> Records

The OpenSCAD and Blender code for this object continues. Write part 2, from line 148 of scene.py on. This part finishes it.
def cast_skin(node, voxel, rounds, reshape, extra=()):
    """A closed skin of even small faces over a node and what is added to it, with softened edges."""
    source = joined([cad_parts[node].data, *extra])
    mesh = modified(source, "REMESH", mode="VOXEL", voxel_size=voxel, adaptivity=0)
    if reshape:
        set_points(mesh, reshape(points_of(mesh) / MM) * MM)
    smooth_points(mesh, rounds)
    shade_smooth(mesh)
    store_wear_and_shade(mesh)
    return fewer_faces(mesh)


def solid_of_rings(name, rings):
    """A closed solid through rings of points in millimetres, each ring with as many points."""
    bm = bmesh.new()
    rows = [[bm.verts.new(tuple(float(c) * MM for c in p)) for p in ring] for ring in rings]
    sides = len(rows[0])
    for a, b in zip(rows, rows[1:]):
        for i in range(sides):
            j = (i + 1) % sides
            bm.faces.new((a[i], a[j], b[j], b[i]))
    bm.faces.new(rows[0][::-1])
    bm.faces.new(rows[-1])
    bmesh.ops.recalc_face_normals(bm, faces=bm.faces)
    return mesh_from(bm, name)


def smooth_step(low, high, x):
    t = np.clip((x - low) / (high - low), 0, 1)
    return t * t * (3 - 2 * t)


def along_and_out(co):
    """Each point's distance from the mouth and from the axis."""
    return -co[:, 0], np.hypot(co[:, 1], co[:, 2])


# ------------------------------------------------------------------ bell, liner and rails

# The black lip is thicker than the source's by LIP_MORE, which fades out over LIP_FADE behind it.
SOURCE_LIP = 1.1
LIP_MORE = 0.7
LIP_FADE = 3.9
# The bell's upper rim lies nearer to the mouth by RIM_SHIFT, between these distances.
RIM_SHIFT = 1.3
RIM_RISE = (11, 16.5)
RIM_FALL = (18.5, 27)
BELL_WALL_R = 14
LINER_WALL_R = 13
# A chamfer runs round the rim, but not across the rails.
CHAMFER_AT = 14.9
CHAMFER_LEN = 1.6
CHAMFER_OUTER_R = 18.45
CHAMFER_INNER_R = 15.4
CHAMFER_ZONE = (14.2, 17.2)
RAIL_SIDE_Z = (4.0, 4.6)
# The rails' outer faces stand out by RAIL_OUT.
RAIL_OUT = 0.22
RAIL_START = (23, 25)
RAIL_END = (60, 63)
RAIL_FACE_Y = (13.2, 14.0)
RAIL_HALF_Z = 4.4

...

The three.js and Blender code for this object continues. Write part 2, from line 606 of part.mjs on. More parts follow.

...

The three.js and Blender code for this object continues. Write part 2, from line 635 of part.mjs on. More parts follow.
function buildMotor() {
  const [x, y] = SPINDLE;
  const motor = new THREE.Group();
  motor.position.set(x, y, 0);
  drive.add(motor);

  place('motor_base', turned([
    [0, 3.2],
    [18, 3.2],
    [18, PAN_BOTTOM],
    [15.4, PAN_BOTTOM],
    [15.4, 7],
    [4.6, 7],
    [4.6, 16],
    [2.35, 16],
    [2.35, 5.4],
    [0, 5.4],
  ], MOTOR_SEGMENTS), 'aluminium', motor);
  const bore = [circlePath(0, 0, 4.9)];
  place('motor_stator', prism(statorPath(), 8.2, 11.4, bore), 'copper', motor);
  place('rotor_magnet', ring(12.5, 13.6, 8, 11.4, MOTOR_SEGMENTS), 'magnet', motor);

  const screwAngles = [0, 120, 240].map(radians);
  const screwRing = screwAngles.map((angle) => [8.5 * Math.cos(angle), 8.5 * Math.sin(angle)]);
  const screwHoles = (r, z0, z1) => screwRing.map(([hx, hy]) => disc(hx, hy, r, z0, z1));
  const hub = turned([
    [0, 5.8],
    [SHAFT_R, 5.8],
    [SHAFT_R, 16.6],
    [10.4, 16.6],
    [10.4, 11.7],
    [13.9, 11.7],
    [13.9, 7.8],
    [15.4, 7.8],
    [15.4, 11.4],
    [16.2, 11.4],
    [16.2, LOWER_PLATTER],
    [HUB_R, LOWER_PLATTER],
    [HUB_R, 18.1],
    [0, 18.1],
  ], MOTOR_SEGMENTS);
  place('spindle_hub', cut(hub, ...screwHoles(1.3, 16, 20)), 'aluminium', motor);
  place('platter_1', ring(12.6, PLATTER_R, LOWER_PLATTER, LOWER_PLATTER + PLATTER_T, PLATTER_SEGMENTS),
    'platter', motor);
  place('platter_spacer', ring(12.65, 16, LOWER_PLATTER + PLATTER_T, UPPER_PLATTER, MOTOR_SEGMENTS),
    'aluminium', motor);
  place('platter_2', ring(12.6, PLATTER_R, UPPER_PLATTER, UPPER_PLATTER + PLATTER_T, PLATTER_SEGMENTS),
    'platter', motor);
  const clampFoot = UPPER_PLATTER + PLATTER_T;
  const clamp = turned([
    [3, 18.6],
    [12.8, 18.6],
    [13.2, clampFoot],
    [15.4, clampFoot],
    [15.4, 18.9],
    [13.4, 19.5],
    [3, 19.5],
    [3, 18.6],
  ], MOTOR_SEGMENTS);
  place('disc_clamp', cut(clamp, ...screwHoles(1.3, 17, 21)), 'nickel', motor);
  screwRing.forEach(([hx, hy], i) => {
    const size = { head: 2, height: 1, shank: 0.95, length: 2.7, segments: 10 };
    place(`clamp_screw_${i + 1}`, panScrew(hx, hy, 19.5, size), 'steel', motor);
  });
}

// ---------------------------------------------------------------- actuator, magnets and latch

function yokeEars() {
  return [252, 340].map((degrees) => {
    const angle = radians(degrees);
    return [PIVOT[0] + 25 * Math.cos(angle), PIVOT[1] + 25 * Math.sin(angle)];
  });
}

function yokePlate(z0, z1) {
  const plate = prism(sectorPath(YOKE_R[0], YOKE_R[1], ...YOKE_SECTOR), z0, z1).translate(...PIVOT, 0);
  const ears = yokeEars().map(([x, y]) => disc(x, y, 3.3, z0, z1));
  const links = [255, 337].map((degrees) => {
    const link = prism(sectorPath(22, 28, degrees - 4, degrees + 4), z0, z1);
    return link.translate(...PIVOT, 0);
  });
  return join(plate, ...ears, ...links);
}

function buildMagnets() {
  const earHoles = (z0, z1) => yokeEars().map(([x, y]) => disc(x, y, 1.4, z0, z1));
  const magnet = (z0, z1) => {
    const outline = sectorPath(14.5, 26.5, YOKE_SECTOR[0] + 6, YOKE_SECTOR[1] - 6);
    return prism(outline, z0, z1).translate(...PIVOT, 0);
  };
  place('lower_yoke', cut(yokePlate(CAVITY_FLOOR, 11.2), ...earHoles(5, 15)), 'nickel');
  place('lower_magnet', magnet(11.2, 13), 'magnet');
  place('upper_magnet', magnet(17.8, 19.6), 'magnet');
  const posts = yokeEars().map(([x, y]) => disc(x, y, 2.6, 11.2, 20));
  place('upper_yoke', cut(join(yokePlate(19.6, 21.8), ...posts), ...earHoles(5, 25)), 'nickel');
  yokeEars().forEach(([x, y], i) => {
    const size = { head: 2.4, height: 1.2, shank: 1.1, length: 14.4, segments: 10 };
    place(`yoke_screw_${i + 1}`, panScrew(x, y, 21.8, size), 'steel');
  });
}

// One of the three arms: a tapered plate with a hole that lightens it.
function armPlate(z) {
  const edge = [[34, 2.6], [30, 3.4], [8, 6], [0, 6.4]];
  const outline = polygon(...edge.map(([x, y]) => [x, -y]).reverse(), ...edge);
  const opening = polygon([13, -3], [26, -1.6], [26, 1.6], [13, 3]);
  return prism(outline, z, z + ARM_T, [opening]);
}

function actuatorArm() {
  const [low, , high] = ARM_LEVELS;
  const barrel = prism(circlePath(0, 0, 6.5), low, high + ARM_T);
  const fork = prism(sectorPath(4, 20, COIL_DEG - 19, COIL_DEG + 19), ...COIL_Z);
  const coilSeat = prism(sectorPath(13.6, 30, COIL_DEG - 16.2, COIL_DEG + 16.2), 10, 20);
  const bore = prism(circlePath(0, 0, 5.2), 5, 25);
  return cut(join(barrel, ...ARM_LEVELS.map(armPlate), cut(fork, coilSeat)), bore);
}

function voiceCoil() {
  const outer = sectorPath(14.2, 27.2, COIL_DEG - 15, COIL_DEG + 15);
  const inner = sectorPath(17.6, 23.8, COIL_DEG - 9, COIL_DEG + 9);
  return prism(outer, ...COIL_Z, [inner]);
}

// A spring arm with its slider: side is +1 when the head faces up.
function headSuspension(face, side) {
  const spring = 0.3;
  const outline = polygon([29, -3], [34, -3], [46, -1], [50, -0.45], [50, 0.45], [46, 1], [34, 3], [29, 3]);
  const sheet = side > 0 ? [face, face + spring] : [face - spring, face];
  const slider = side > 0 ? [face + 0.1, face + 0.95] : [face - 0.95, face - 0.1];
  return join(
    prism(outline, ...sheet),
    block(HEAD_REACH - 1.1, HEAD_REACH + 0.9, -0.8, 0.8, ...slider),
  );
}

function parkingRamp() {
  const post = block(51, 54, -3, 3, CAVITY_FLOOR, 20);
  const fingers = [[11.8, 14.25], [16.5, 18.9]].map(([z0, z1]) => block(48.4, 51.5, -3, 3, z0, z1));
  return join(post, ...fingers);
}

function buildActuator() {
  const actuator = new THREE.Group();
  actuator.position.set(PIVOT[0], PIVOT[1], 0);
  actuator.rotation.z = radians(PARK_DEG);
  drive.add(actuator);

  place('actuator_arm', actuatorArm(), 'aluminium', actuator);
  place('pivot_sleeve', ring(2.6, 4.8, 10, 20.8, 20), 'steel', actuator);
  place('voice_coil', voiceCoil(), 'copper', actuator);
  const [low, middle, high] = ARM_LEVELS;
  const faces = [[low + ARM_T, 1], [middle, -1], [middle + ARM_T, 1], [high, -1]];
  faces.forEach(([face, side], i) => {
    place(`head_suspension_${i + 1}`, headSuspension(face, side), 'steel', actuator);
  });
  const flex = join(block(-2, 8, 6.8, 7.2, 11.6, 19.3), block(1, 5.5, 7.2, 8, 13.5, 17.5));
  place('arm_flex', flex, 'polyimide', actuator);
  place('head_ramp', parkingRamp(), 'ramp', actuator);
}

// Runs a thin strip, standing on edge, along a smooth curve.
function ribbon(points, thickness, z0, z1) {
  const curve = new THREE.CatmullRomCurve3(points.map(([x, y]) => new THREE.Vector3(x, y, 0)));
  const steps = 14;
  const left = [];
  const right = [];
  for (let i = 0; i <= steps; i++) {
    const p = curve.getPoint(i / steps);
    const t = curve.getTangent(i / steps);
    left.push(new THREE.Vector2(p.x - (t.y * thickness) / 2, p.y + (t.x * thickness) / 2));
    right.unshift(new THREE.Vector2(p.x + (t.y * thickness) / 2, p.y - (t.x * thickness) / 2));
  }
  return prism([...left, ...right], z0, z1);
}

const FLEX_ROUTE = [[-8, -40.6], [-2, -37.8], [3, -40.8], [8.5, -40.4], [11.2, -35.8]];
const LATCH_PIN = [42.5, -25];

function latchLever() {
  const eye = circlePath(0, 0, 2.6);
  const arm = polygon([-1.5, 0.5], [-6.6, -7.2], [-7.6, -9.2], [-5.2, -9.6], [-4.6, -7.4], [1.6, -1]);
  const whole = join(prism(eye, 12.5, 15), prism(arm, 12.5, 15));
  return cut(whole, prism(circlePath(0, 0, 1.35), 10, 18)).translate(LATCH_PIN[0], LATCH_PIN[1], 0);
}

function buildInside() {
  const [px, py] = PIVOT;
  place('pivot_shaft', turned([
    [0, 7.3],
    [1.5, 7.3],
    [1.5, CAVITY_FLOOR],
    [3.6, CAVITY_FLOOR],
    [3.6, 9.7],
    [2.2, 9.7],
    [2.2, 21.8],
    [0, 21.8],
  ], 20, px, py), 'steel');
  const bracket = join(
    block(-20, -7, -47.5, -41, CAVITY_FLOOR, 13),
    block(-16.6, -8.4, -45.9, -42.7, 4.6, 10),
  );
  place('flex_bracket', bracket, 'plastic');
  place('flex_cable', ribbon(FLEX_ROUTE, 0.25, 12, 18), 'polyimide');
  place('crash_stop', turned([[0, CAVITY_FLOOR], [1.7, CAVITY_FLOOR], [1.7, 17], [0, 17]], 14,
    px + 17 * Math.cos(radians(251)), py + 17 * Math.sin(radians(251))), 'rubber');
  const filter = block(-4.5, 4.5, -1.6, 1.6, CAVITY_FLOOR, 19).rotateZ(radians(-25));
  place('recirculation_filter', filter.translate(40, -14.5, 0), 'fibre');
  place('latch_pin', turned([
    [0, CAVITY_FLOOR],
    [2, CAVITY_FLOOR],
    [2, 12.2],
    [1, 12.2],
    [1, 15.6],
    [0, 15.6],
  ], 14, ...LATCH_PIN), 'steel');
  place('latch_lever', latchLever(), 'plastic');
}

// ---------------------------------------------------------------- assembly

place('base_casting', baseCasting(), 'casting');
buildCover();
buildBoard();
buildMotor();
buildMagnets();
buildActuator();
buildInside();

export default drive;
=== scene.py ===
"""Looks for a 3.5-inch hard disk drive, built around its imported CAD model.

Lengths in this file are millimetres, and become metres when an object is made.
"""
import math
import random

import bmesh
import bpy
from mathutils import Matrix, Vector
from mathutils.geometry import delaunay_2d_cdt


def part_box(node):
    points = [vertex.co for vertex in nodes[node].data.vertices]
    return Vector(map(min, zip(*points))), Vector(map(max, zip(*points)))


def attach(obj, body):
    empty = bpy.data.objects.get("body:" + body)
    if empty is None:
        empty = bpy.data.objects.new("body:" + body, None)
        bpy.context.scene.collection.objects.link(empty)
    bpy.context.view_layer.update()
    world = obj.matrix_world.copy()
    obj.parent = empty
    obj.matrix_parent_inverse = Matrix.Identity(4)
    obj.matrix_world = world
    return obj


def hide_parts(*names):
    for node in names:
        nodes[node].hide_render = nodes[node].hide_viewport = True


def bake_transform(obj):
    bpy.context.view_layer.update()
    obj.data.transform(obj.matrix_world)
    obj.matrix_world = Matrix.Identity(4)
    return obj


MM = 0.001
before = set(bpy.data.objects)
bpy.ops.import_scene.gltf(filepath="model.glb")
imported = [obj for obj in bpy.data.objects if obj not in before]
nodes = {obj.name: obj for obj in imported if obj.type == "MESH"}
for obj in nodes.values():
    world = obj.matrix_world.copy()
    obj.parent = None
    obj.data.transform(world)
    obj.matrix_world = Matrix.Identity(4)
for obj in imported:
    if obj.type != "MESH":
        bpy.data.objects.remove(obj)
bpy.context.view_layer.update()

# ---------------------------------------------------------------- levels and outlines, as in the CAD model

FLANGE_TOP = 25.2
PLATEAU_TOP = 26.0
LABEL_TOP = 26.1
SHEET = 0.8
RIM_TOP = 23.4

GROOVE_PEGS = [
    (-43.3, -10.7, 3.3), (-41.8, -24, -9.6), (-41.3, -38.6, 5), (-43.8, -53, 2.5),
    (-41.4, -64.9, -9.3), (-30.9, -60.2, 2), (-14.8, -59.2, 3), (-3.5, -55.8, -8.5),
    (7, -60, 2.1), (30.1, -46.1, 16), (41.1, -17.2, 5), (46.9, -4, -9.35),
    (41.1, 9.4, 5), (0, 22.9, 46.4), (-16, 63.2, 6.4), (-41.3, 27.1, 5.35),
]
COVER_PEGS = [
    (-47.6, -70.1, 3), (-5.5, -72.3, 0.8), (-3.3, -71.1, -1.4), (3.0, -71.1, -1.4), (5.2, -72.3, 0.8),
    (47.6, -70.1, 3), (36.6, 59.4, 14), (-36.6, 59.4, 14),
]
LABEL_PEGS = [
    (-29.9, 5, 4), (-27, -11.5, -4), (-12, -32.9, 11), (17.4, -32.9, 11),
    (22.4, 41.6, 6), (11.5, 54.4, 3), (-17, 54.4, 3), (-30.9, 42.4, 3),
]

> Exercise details
Repeat, character for character, the lines of the material above from the line with "place('base_casting', baseCasting(), 'casting');" through the line with "bpy.context.scene.collection.objects.link(empty)".

> Answer for the task
place('base_casting', baseCasting(), 'casting');
buildCover();
buildBoard();
buildMotor();
buildMagnets();
buildActuator();
buildInside();

export default drive;
=== scene.py ===
"""Looks for a 3.5-inch hard disk drive, built around its imported CAD model.

Lengths in this file are millimetres, and become metres when an object is made.
"""
import math
import random

import bmesh
import bpy
from mathutils import Matrix, Vector
from mathutils.geometry import delaunay_2d_cdt


def part_box(node):
    points = [vertex.co for vertex in nodes[node].data.vertices]
    return Vector(map(min, zip(*points))), Vector(map(max, zip(*points)))


def attach(obj, body):
    empty = bpy.data.objects.get("body:" + body)
    if empty is None:
        empty = bpy.data.objects.new("body:" + body, None)
        bpy.context.scene.collection.objects.link(empty)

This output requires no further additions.